Duke Leto, however, isn’t the hero of the story. It is his son Paul Atreides (Timothée Chalamet) who we have our eyes on. Paul has an interesting legacy with a royal heritage from his father’s side and as a male child of Bene Gesserit mother Lady Jessica (Rebecca Ferguson) who is training him in the ways of her secretive sisterhood which has a mission of its own. He is suspected to be Kwisatz Haderach, the one male Bene Gesserit who could see through time and space and is the result of a careful cross breeding. The Fremen believe him to be the Lisan-al Galib, the messiah. Paul has visions of the future which make him apprehensive of what is to come but also guide his choices.
Timothée Chalamet may not look like the 15-year-old Paul Atreides is in the first book, but he certainly embodies the keen, perceptive and calculating character who shoulders the story tactfully between all the greats around him.
Denis Villeneuve takes his time setting the tone of the layered narrative of Dune. While the first half of the film is all exploratory, guiding us through Arrakis, flaunting his grand and intricate hard work of building a whole new world where pillar-like spaceships travel through the galaxy, giant worms that could destroy everything in their path crawl beneath the sand surface, dragonfly-like aircrafts are modes of transportation across the sands, shields that have a hologram effect in a fight are used and mosquito sized drone are used to kill. Every inch of every frame speaks of the grand scale at which the film is produced.
It is the second half where the Harkonnens arrive with their evil schemes to get back what they have lost and the conflict arises. The plot twists and harrowing hardships seemingly have no end after this as House Atreides scatters like grains of sand having been brought on the planet only to be wiped off. Paul’s visions then take charge of the story as he sets out with Lady Jessica to find the Fremens he’s been dreaming so much about relying on their alliance with his father.
Hans Zimmer’s music though adding to the grandeur in places falls short in places but still succeeds in instilling the mood. The cinematography spells life on this strange planet transporting you and immersing you into the world completely. Villeneuve has taken his liberty with the order of story even when dealing with just the first half of the book but kept the plot mostly intact.
The characters have been given more shades than they hold in the book although the film throughout carries a somber mood as though they are all seers looking at their grave future from the start.
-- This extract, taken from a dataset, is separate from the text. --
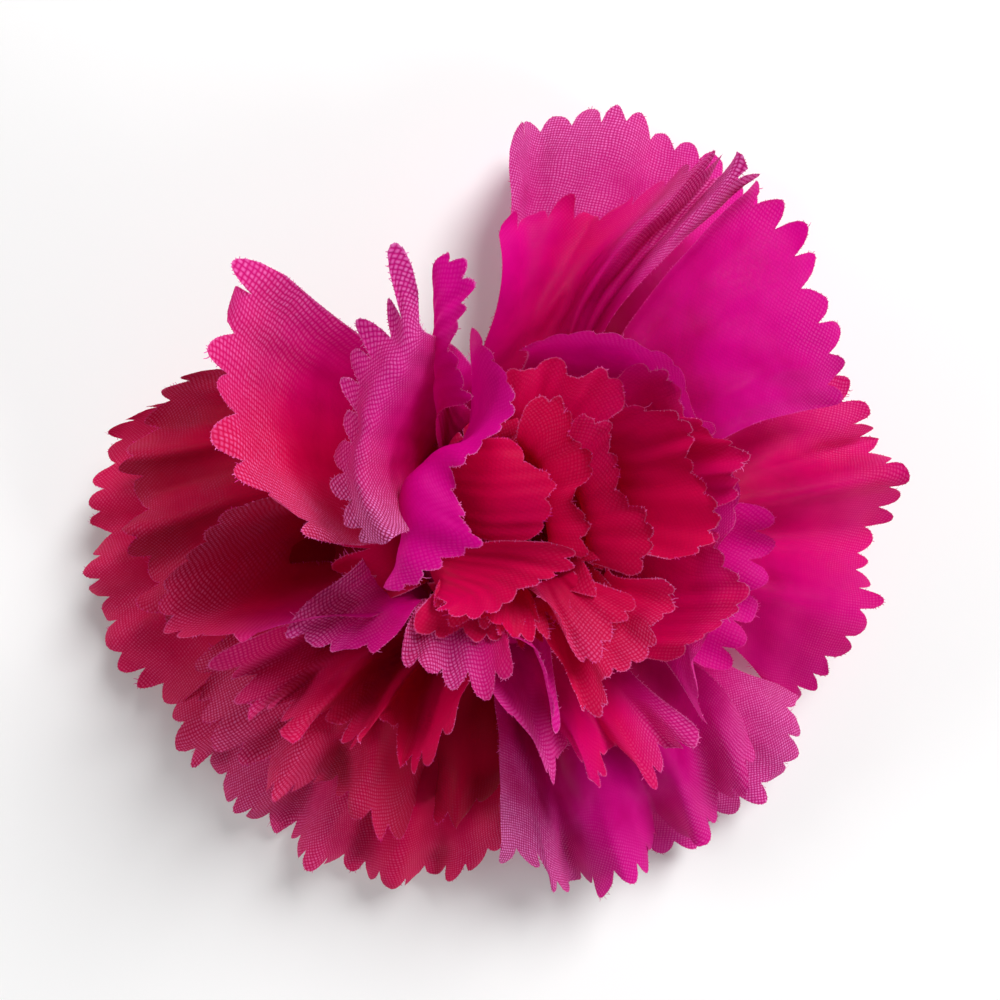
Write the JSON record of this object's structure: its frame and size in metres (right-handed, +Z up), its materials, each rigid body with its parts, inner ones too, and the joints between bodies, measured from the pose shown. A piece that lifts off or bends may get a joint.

The only bouts of excitement come from Chalamet’s character on meeting with his friends who are his father’s generals as re runs in to hug them.
Coming to the glorious cast, one can identify the characters who will steer the story simply by seeing the amount of time we see them on screen. Timothée Chalamet obviously dominates the screen time in this regard. Stars like Josh Brolin as Gurney Halleck and Jason Mamoa as Duncan Idaho who are generals on the Atreides side are given very little to work with.
Stellan Skarsgård as Baron Vladimir Harkonnen makes for a menacing villain who plots the revenge but is seen not lifting a finger in pursuit. Dave Bautista as Glossu Rabban another Harkonnen is not given much to do except deliver stoic expressions and have but one bout of angry screaming. Zendaya is mostly a fragment of Paul’s vision until she makes an appearance at the very end of the film. Even the deadly sandworms that rear their head more than once in the film seem conveniently harmless through they have been talked up to a menacing capacity.
It does make you wonder what for these big stars signed on for except wanting to be a part of Villeneuve’s grand vision. A lot of Paul’s visions for the future, one can only suspect would form the crux of the second film which is yet to get an announcement, where a battle is imminent.
Dune gets a rather abrupt and unexpected ending when you are eager to see where Paul’s journey takes him and but are made to vacate your seat questioning, ‘this was it?’.
Denis Villeneuve definitely succeeds in building an alternate universe that could lead to a successful film franchise but there is a long way to go for that and Dune is merely a pitch for it. It does make one wonder if the depth and detailing required in building this world could have better been achieved as a multi-seasonal series like Game of Thrones but Villeneuve’s grand schemes certainly make for a cinematic experience that would be laid to waste on a smaller screen.